From a man who has a woman who understands herself as well as myself, I write this blog. One person who feels her presence enough to allow her to speak through me, almost as if we're singing the same song.

I want to spread her legs wide, unwrap a jolly rancher, slip it inside her, and kiss her like I kissed my truest love ... For hours
 
It's golden ... Her fiddle I mean. I don't know any other way to put it. From her golden toned fleece to her fiddle, and even the bridge between ports , I've never known anything so lovely in all my life. I love her music. I love her way. I can't resist her and don't want to . With jolly rancher sweet on my tongue we kiss until the sweet is gone, until only her is left to taste on my tongue ... She becomes my soul obsession, under her as she moves her hips, pressing down tightly against my lips. Don't quit, don't quit, don't you ever quit ...
 
I can feel my wet dripping down my thighs. I want him in me. He's willing. I know he wants me.

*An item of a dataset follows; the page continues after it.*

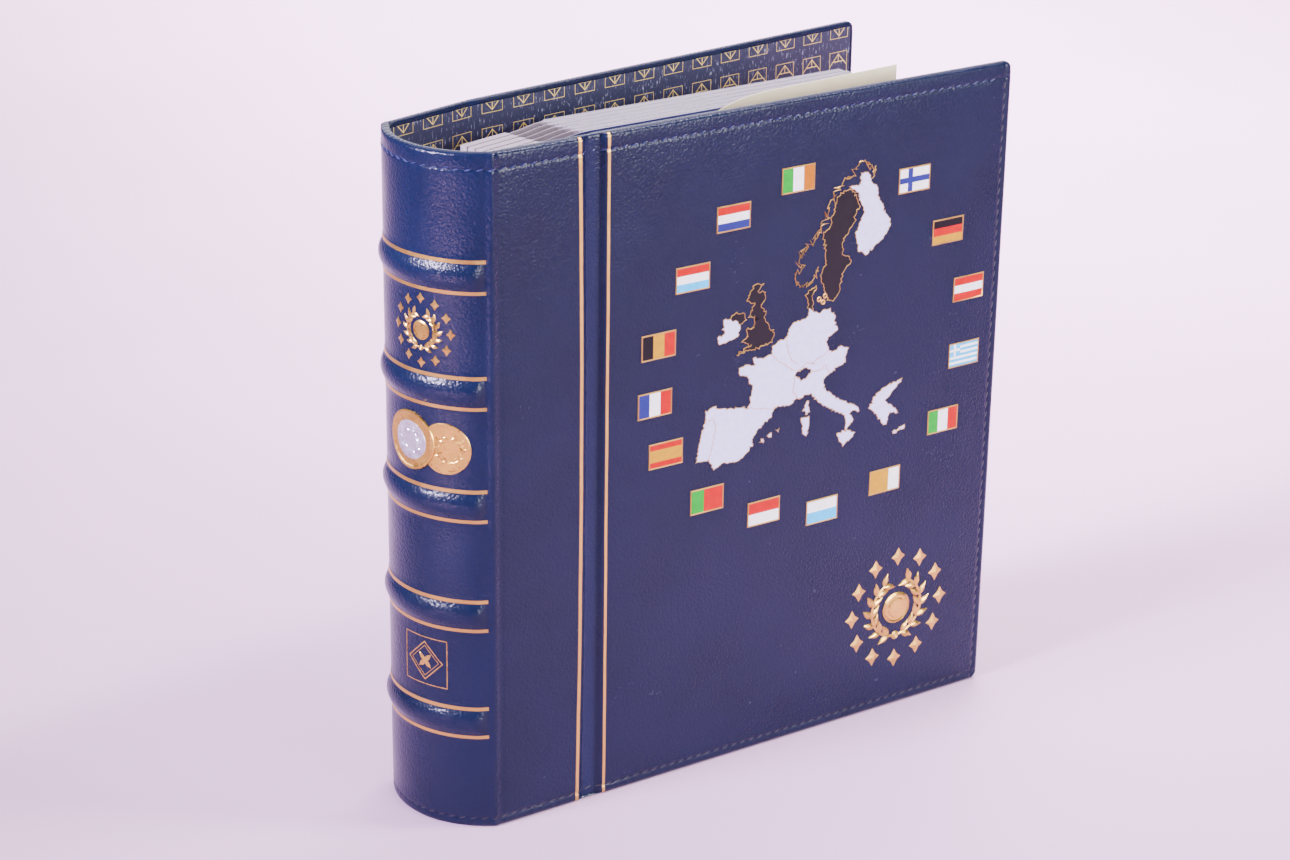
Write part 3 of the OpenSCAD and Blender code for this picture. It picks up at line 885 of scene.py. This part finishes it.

I can feel.her, hear her, I can smell her scent. She fills the air, sweeter than honey suckle. I've never felt anyone as amazing as her. Slow, deep, gentle,.wet back and forth rocking her waist slowly ... Up to the top between her ports backside her pussy oozing honey between her fingers like a web. She lets me taste her once more, rubbing my lip and the tip of my tongue as she moves up and down in and over don't quit ...

I need to taste myself on him I can't get enough.
 
Tonight may be my last where I am, after which I'm homeless again. It'll be nearly a month before I'm able to enjoy her company like this, the way I like most, the way I want to most, the way I need her to feel, the way I need to feel makes me crave her like nothing else.
Time apart can be nothing but good. I could get so lost it would be difficult to escape her embrace. Face to face I need more than she may know.

Until then, I'll stay alone, until then, I'll keep her close, until then, I'll keep moving forward and until I can enjoy another night or three as we have above, I'll live without seeing her face to face. That's how I need her. Face to face.